-- BEGIN INPUT DATA --

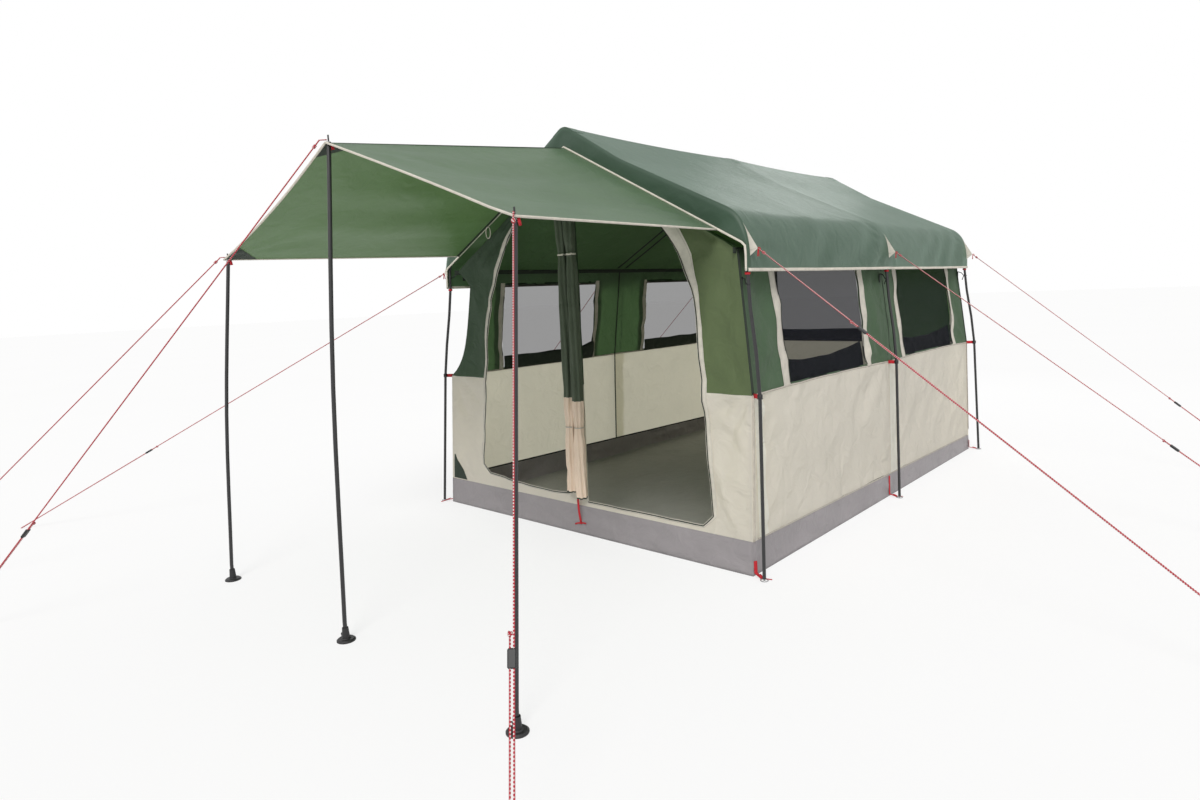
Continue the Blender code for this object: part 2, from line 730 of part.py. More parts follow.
def build_fly():
    section = fly_section()
    stations = list(range(len(section)))
    ends = [-FLY_Y, MIDDLE_Y, FLY_Y]
    rows = [("low", -FLY_Y)]
    rows += [("fly", y) for y in evenly(ends[0], ends[1], 8)]
    rows += [("fly", y) for y in evenly(ends[1], ends[2], 8)[1:]]
    rows += [("low", FLY_Y)]

    def point(i, row):
        (x, z), (nx, nz) = section[i]
        kind, y = row
        if kind == "low":
            inwards = fly_depth(i, section)
        else:
            low = min(max((SHOULDER_Z - z) / (SHOULDER_Z - HEM_Z), 0), 1)
            across = min(abs(x) / SHOULDER_X, 1)
            wave = math.sin(4 * math.pi * y / ARCH_Y + 9 * z * (1 if x > 0 else -1))
            dip = RIDGE_DIP * max(1 - abs(x) / RIDGE_HALF, 0)
            sag = FLY_SAG * math.sin(math.pi * across / 1.6) + FLY_FOLD * low * (1 + wave)
            inwards = bay_share(y) * (dip + sag)
        return Vector((x - nx * inwards, y, z - nz * inwards))

    fly = sheet("fly", stations, rows, point, "fly")
    for arch, (y, _) in ARCHES.items():
        for name, side in SIDES.items():
            boolean(fly, guy_tab(f"tab_{arch}_{name}", side, y), "UNION")


def tab_tip(side, y):
    return Vector((side * (HEM_X + FLY_OFFSET + TAB_TIP_OUT), y, TAB_TIP_Z))


def guy_tab(name, side, y):
    """The three-cornered tab on the shoulder that a side rope is tied to."""
    tip = tab_tip(1, y)
    base = [(1.55, 0.0015), (1.75, 0.0015), (1.95, 0.0015)]
    outline = []
    for station, bite in base:
        x, z = arch_outline(station)
        out = station_normal(station)
        reach = FLY_OFFSET - bite
        outline.append((side * (x + reach * out[0]), z + reach * out[1]))
    outline.append((side * tip.x, tip.z))
    return outline_prism(name, outline[::-side], CLOTH, Matrix.Translation((0, y, 0)) @ FACING_FRONT)


# Porch

def canopy_point(across, back):
    """The canopy's upper face. across is -1 at the left, 0 on the ridge and 1 at the right."""
    side = "left" if across < 0 else "right"
    ridge = Vector((PORCH_TOPS["centre"][0], -PORCH_Y, PORCH_TOPS["centre"][1]))
    corner = Vector((PORCH_TOPS[side][0], -PORCH_Y, PORCH_TOPS[side][1]))
    share = abs(across)
    rear_y = -FLY_Y - CANOPY_GAP
    rear_x = across * CANOPY_REAR_HALF
    rear = Vector((rear_x, rear_y, CANOPY_REAR_RIDGE_Z - CANOPY_REAR_SLOPE * abs(rear_x)))
    front = ridge.lerp(corner, share)
    forward = (rear - front) * (-CANOPY_MARGIN / (rear - front).length)
    outward = Vector((math.copysign(CANOPY_MARGIN, across) * max(share - 0.9, 0) * 10, 0, 0))
    start = front + forward + outward
    belly = math.sin(math.pi * share) * math.sin(math.pi * back)
    edge = 0.02 * math.sin(math.pi * share) * (1 - back)
    place_on = start.lerp(rear, back)
    return place_on + Vector((0, edge, -CANOPY_SAG * belly * (0.8 + 0.2 * math.cos(6 * math.pi * share))))


def build_canopy():
    columns = [-1, -0.97, -0.85, -0.65, -0.45, -0.25, -0.1, 0, 0.1, 0.25, 0.45, 0.65, 0.85, 0.97, 1]
    canopy = sheet("porch_canopy", columns, evenly(0, 1, 9), canopy_point, "canopy")
    reach = Vector((0, 0, 0.05))
    for name, top in PORCH_TOPS.items():
        spot = Vector((top[0], -PORCH_Y, top[1]))
        hole = cylinder_guide(f"eyelet_{name}", EYELET_RADIUS, spot - reach, spot + reach, 10)
        boolean(canopy, hole, "DIFFERENCE")


def build_porch_pole(name):
    """An upright pole: plumb in its foot, bowed a little, and with a spike through the canopy's eyelet."""
    top_x, top_z = PORCH_TOPS[name]
    foot_x = PORCH_FEET[name]
    shoulder = Vector((top_x, -PORCH_Y, top_z - CLOTH - 0.006))
    lowest = Vector((foot_x, -PORCH_FOOT_Y, SLEEVE_FLOOR + 0.001))
    plumb = Vector((foot_x, -PORCH_FOOT_Y, SLEEVE_HEIGHT + 0.02))
    middle = (plumb + shoulder) / 2 + Vector((0, -POLE_BOWS[name], 0))
    path = [lowest, *smooth_path([plumb, middle, shoulder], 4)]
    way = (path[-1] - path[-2]).normalized()
    step = shoulder + way * 0.0001
    tip = shoulder + Vector((0, 0, SPIKE_LENGTH + 0.006)) + way * 0.0001
    thin = SPIKE_RADIUS / POLE_RADIUS
    shares = [1] * len(path) + [thin, thin]
    tube(f"porch_pole_{name}", [*path, step, tip], POLE_RADIUS, "pole", sides=12, shares=shares)


def build_porch_foot(name):
    """A flat disc with a tapered sleeve for the pole, and a small upright eye for a peg."""
    bore = POLE_RADIUS + SLEEVE_PLAY
    collar = bore + SLEEVE_WALL
    profile = [
        (0, SLEEVE_FLOOR), (bore, SLEEVE_FLOOR), (bore, SLEEVE_HEIGHT), (collar - 0.001, SLEEVE_HEIGHT),
        (collar + 0.002, DISC_TOP + 0.003), (collar + 0.006, DISC_TOP), (DISC_RADIUS - 0.006, DISC_TOP),
        (DISC_RADIUS, DISC_EDGE), (DISC_RADIUS, 0.0), (0, 0.0),
    ]
    spot = (PORCH_FEET[name], -PORCH_FOOT_Y)
    foot = turned(f"porch_foot_{name}", profile, spot, "plastic", steps=32)
    out = collar + 0.006 + PEG_EYE_RADIUS
    bpy.ops.mesh.primitive_torus_add(
        major_radius=PEG_EYE_RADIUS, minor_radius=0.0022, major_segments=12, minor_segments=6,
        location=(spot[0] - out, spot[1], DISC_TOP + PEG_EYE_RADIUS - 0.001), rotation=(math.pi / 2, 0, 0),
    )
    eye = bpy.context.object
    eye.name = f"peg_eye_{name}"
    eye.hide_render = True
    eye.display_type = "WIRE"
    for home in list(eye.users_collection):
        home.objects.unlink(eye)
    CUTTERS.objects.link(eye)
    boolean(foot, eye, "UNION")


# Guy ropes

def rope_frame(start, end):
    """The way along a rope and the level way across it."""
    along = (end - start).normalized()
    across = along.cross(Vector((0, 0, 1))).normalized()
    return along, across


def rope_path(lead, start, end, slider_share):
    """Down to the peg, round it, and back up beside itself through the slider to its tail."""
    along, across = rope_frame(start, end)
    length = (end - start).length
    turn = length - PEG_LOOP_RADIUS
    half = STRAND_SPACING / 2
    back_to = length * slider_share - SLIDER[2] / 2 - TAIL
    bulge = PEG_LOOP_RADIUS - half
    stretch = length - PEG_LOOP_LENGTH
    flat = [(a, 0.0) for a in evenly(0.0, stretch, 5)]
    flat += [(between(stretch, turn, 0.6), -0.7 * bulge)]
    flat += [(turn + PEG_LOOP_RADIUS * math.cos(a), half + PEG_LOOP_RADIUS * math.sin(a))
             for a in evenly(-math.pi / 2, math.pi / 2, 6)]
    flat += [(between(stretch, turn, 0.6), STRAND_SPACING + 0.7 * bulge)]
    flat += [(a, STRAND_SPACING) for a in evenly(stretch, back_to, 4)]
    return [*lead, *(start + along * a + across * b for a, b in flat)]


def slider_mesh():
    """A rounded block with a bore for each of the two strands, along its own z."""
    built = bmesh.new()
    bmesh.ops.create_cube(built, size=1)
    bmesh.ops.scale(built, vec=SLIDER, verts=built.verts)
    mesh = bpy.data.meshes.new("slider_block")
    built.to_mesh(mesh)
    built.free()
    block = guide(mesh, "slider_block")
    soft = block.modifiers.new("Round", "BEVEL")
    soft.width = 0.003
    soft.segments = 1
    for strand in (-1, 1):
        x = strand * STRAND_SPACING / 2
        reach = SLIDER[2]
        bore = cylinder_guide(
            f"strand_{strand}", ROPE_RADIUS + SLIDER_PLAY, Vector((x, 0, -reach)), Vector((x, 0, reach)), 8
        )
        boolean(block, bore, "DIFFERENCE")
    bpy.context.view_layer.update()
    evaluated = block.evaluated_get(bpy.context.evaluated_depsgraph_get())
    return bpy.data.meshes.new_from_object(evaluated)


def build_guy(name, lead, start, end, slider_share, block):
    points = rope_path(lead, start, end, slider_share)
    tube(f"guy_{name}", points, ROPE_RADIUS, "rope")
    length = sum((b - a).length for a, b in zip(points, points[1:]))
    along, across = rope_frame(start, end)
    spot = start + (end - start) * slider_share + across * STRAND_SPACING / 2
    slider = place(block, f"guy_slider_{name}", "plastic")
    turn = Matrix((across, along.cross(across), along)).transposed().to_4x4()
    slider.matrix_world = Matrix.Translation(spot) @ turn
    print(f"guy_{name}: {length:.3f} m, slider at", [round(c, 4) for c in spot], [round(c, 4) for c in along])


def build_guys():
    block = slider_mesh()
    ground = ROPE_RADIUS + 0.0005
    for name, (out, forward, share) in SIDE_GUYS.items():
        arch, side_name = name.split("_")
        side = SIDES[side_name]
        start = tab_tip(side, ARCHES[arch][0]) + Vector((side * 0.004, 0, -0.003))
        end = Vector((side * (HEM_X + TAB_TIP_OUT + out), start.y + forward, ground))
        build_guy(name, [], start, end, share, block)
    for name, (right, forward, share) in PORCH_GUYS.items():
        top_x, top_z = PORCH_TOPS[name]
        spike = Vector((top_x, -PORCH_Y, top_z + 0.010))
        level = Vector((right, forward, 0)).normalized()
        near = spike + level * (SPIKE_RADIUS + ROPE_RADIUS + 0.001)
        start = spike + level * 0.034
        end = Vector((top_x + right, -PORCH_Y + forward, ground))
        build_guy(f"porch_{name}", [near], start, end, share, block)


def build_tent():
    build_arches()
    build_ridge_poles()
    build_floor()
    build_end_walls()
    build_side_walls()
    build_inner_roof()
    build_rolls()
    build_fly()
    build_canopy()
    for name in PORCH_TOPS:
        build_porch_pole(name)
        build_porch_foot(name)
    build_guys()


for old in list(bpy.data.objects):
    bpy.data.objects.remove(old)
PARTS = collection("family_tent")
CUTTERS = collection("cutters")
build_tent()
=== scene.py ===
"""The family tent as it is seen: cloth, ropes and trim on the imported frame, with light, floor and camera."""
import json
import math

import bmesh
import bpy
from mathutils import Matrix, Vector, noise

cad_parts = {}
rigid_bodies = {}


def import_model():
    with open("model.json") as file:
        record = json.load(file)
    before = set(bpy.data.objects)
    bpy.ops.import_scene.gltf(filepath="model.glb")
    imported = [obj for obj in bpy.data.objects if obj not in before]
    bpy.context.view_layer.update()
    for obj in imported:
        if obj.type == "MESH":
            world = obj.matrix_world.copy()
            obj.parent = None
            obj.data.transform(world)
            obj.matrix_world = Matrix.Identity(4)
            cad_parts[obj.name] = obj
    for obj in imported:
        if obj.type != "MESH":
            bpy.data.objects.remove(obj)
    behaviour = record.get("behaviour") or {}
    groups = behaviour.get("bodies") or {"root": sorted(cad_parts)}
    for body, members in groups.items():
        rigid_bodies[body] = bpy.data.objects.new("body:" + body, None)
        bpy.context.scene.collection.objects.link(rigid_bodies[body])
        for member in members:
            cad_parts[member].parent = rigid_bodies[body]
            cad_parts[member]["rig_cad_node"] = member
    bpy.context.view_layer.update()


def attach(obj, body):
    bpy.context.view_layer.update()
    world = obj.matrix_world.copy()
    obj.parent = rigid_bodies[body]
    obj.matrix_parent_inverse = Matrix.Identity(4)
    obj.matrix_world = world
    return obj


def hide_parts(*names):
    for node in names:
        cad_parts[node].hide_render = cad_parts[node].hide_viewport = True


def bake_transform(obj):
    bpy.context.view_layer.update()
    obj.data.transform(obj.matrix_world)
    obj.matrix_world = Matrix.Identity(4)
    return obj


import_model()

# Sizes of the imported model, in metres. Its arches and legs
HALF_WIDTH = 1.146
HALF_DEPTH = 1.573
MIDDLE_Y = 0.04
LEG_END_Z = 0.010
WAIST_Z = 0.80
HEM_Z = 1.335
BEND_END_Z = 1.38
SHOULDER_Z = 1.603
ROOF_AXIS_Z = 2.05
WAIST_INSET = 0.038
HEM_INSET = 0.110
SHOULDER_INSET = 0.216
SPLAY_Y = 0.079
POLE_RADIUS = 0.008

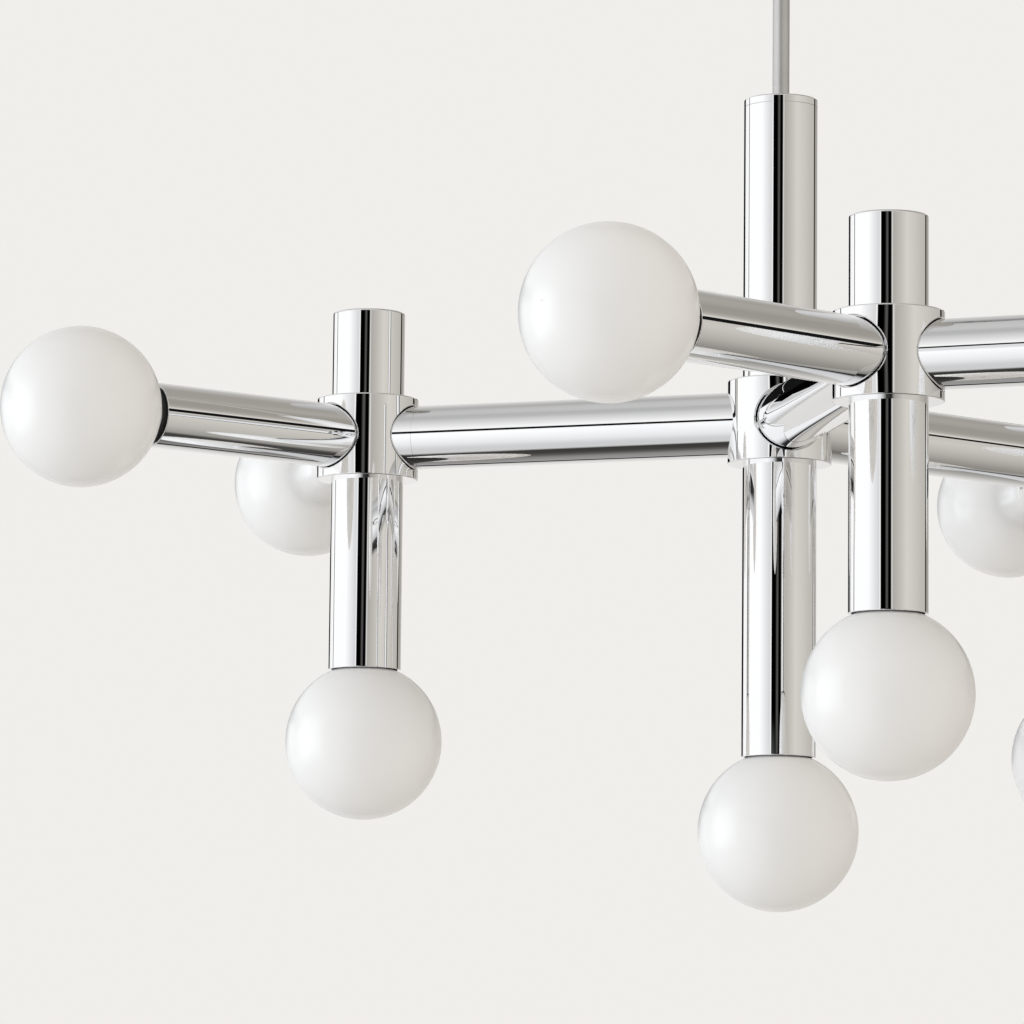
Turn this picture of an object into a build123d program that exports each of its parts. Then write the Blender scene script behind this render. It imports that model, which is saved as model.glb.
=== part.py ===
from build123d import *
from math import cos, radians, sin
import os

os.makedirs("parts", exist_ok=True)

# Multi arm chandelier, in millimetres, +Z up. The origin is the centre of the ceiling face:
# everything hangs below z = 0. Three arms leave a centre hub at 120 degrees. Each ends in a
# hub with a closed stub on top, a lamp tube hanging down and two level lamp tubes.

# Layout
ARM_ANGLES = {"front": 270, "left": 150, "right": 30}
BRANCH_TURNS = {"a": 58, "b": -58}
arm_reach = 222          # centre hub axis to outer hub axis
branch_reach = 177       # outer hub axis to the centre of a level globe
drop_reach = 156         # outer hub centre down to the centre of its globe
center_drop_reach = 205  # centre hub centre down to the centre of its globe
stub_top = 66            # outer hub centre up to the top of its stub
column_top = 165         # centre hub centre up to the top of the column cap

# Hubs and tubes
hub_radius = 26
hub_height = 42
hub_bore_radius = 16
hub_edge = 0.6
pocket_floor = 18.5      # hub axis to the flat floor of the pocket that a level tube stands in
pocket_gap = 0.45        # around a level tube in its pocket
pocket_edge = 0.6        # rounding of the pocket's mouth
end_gap = 0.05           # between a level tube's end and the pocket's floor
tube_wall = 1.5
seam_at = 30             # outer hub axis to the fine seam of an arm tube's end collar
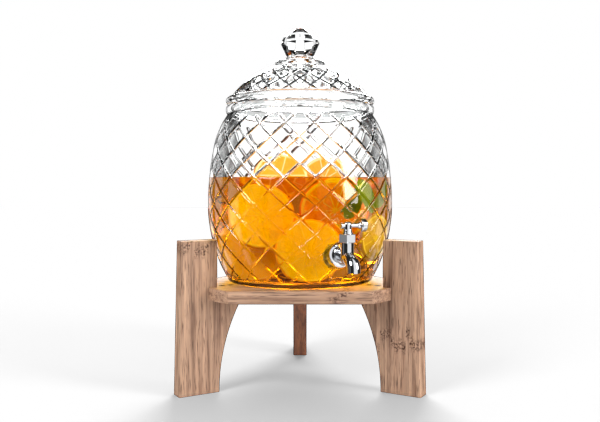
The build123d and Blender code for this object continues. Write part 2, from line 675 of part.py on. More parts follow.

-- END INPUT DATA --

* [PROBLEM]
Return only the stretch of the material above from the line holding "build_inner_roof()" through the line holding "bpy.data.objects.remove(obj)", copied exactly.

* [COMPLETE OUTPUT]
    build_inner_roof()
    build_rolls()
    build_fly()
    build_canopy()
    for name in PORCH_TOPS:
        build_porch_pole(name)
        build_porch_foot(name)
    build_guys()


for old in list(bpy.data.objects):
    bpy.data.objects.remove(old)
PARTS = collection("family_tent")
CUTTERS = collection("cutters")
build_tent()
=== scene.py ===
"""The family tent as it is seen: cloth, ropes and trim on the imported frame, with light, floor and camera."""
import json
import math

import bmesh
import bpy
from mathutils import Matrix, Vector, noise

cad_parts = {}
rigid_bodies = {}


def import_model():
    with open("model.json") as file:
        record = json.load(file)
    before = set(bpy.data.objects)
    bpy.ops.import_scene.gltf(filepath="model.glb")
    imported = [obj for obj in bpy.data.objects if obj not in before]
    bpy.context.view_layer.update()
    for obj in imported:
        if obj.type == "MESH":
            world = obj.matrix_world.copy()
            obj.parent = None
            obj.data.transform(world)
            obj.matrix_world = Matrix.Identity(4)
            cad_parts[obj.name] = obj
    for obj in imported:
        if obj.type != "MESH":
            bpy.data.objects.remove(obj)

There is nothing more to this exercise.